Gewinne sind Antrieb für unternehmerisches Engagement und zugleich Marktsignal, dass man alles richtig gemacht hat. Verluste signalisieren dagegen dem rationalen Kaufmann, dass er für sein Kapital eine andere Anlageform wählen sollte. Genau dies passiert, indem 55 Prozent der Unternehmen ankündigen, dass sie in den nächsten zwölf Monaten nicht mehr investieren werden. Das Bild kann sich verändern, wenn die Nachfrage wieder anziehen sollte. Vorerst ist dies jedoch ein fatales Signal.
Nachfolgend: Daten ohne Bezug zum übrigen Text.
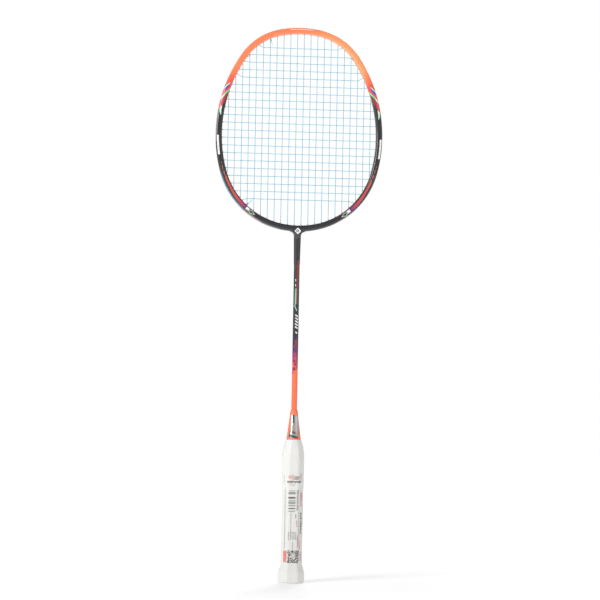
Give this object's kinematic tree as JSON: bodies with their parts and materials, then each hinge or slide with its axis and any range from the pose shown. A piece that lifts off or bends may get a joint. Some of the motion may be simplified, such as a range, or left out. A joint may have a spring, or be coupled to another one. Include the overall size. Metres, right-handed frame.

Im Personalbereich rechnen zwei Prozent der Unternehmen mit wachsenden Mitarbeiterzahlen, 16 Prozent hingegen mit einem Rückgang. Der Rückgang kann konjunkturelle Gründe haben. Aufgrund des großen Personalbedarfs vieler Firmen ist es jedoch genauso gut möglich, dass es im Fall von Renteneintritten keine Nachfolger für ausscheidende Mitarbeiter gibt. Derzeit meldet jedes dritte Unternehmen freie Stellen, die bereits seit mehreren Monaten unbesetzt sind.
Zur Information: Die Angaben basieren auf einer repräsentativen Konjunkturumfrage der IHK Südthüringen, die vom 9. September bis 3. Oktober 2024 durchgeführt wurde. Zur IHK Südthüringen mit 25.700 Mitgliedsunternehmen gehören auch ca. 3.800 Unternehmen aus dem Landkreis Sonneberg. Den branchenmäßig größten Anteil stellen die 1.600 Dienstleister mit 6.800 Beschäftigten, gefolgt von 1.000 Handelsunternehmen mit 2.000 Beschäftigten. Zur Industrie gehören im Landkreis Sonneberg 450 Unternehmen mit 7.900 Beschäftigten.